> **What this task involves**
Review the lines that follow and copy each one that contains the word "Blender".
start Records for processing
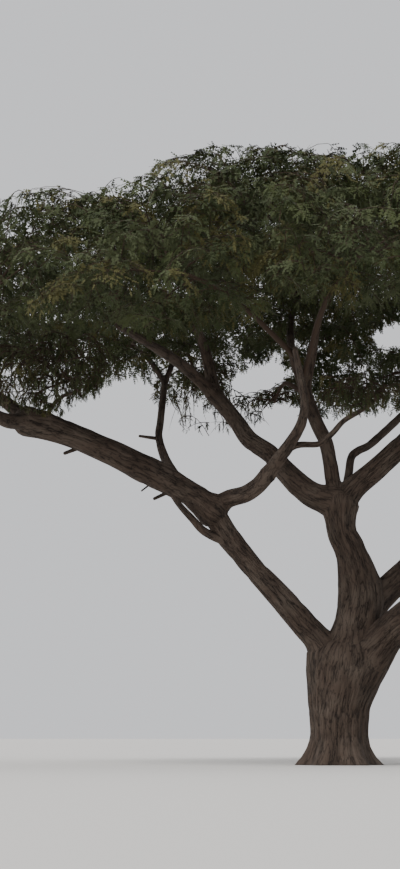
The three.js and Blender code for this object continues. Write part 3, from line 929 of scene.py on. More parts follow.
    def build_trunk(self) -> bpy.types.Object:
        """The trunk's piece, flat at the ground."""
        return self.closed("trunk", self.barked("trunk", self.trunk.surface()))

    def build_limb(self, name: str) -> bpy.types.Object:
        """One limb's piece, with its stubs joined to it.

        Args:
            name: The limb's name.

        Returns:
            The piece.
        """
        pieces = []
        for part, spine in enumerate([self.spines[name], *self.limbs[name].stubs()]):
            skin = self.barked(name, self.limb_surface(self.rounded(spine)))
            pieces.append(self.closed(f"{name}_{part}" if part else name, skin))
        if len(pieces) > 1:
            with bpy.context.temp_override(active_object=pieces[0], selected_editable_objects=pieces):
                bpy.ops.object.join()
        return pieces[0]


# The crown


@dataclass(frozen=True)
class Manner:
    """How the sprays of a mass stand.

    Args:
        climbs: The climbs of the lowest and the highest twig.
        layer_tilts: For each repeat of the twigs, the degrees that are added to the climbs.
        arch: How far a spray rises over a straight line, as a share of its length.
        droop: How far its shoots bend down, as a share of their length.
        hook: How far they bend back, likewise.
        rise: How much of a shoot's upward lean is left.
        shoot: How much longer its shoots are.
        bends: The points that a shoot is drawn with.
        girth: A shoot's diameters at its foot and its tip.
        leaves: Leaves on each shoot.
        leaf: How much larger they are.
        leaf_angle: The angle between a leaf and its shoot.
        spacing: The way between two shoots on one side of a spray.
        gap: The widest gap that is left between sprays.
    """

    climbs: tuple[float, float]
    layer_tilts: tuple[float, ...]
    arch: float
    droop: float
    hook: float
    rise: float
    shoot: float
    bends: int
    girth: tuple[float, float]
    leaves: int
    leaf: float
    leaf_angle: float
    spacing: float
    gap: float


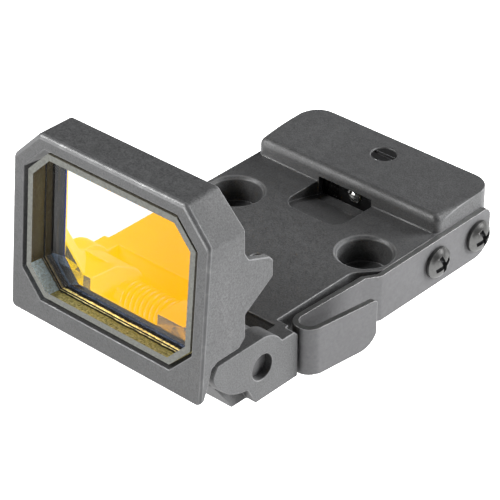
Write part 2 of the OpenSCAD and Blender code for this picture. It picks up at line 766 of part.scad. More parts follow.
end Records for processing
> **Full answer**
The three.js and Blender code for this object continues. Write part 3, from line 929 of scene.py on. More parts follow.
Write part 2 of the OpenSCAD and Blender code for this picture. It picks up at line 766 of part.scad. More parts follow.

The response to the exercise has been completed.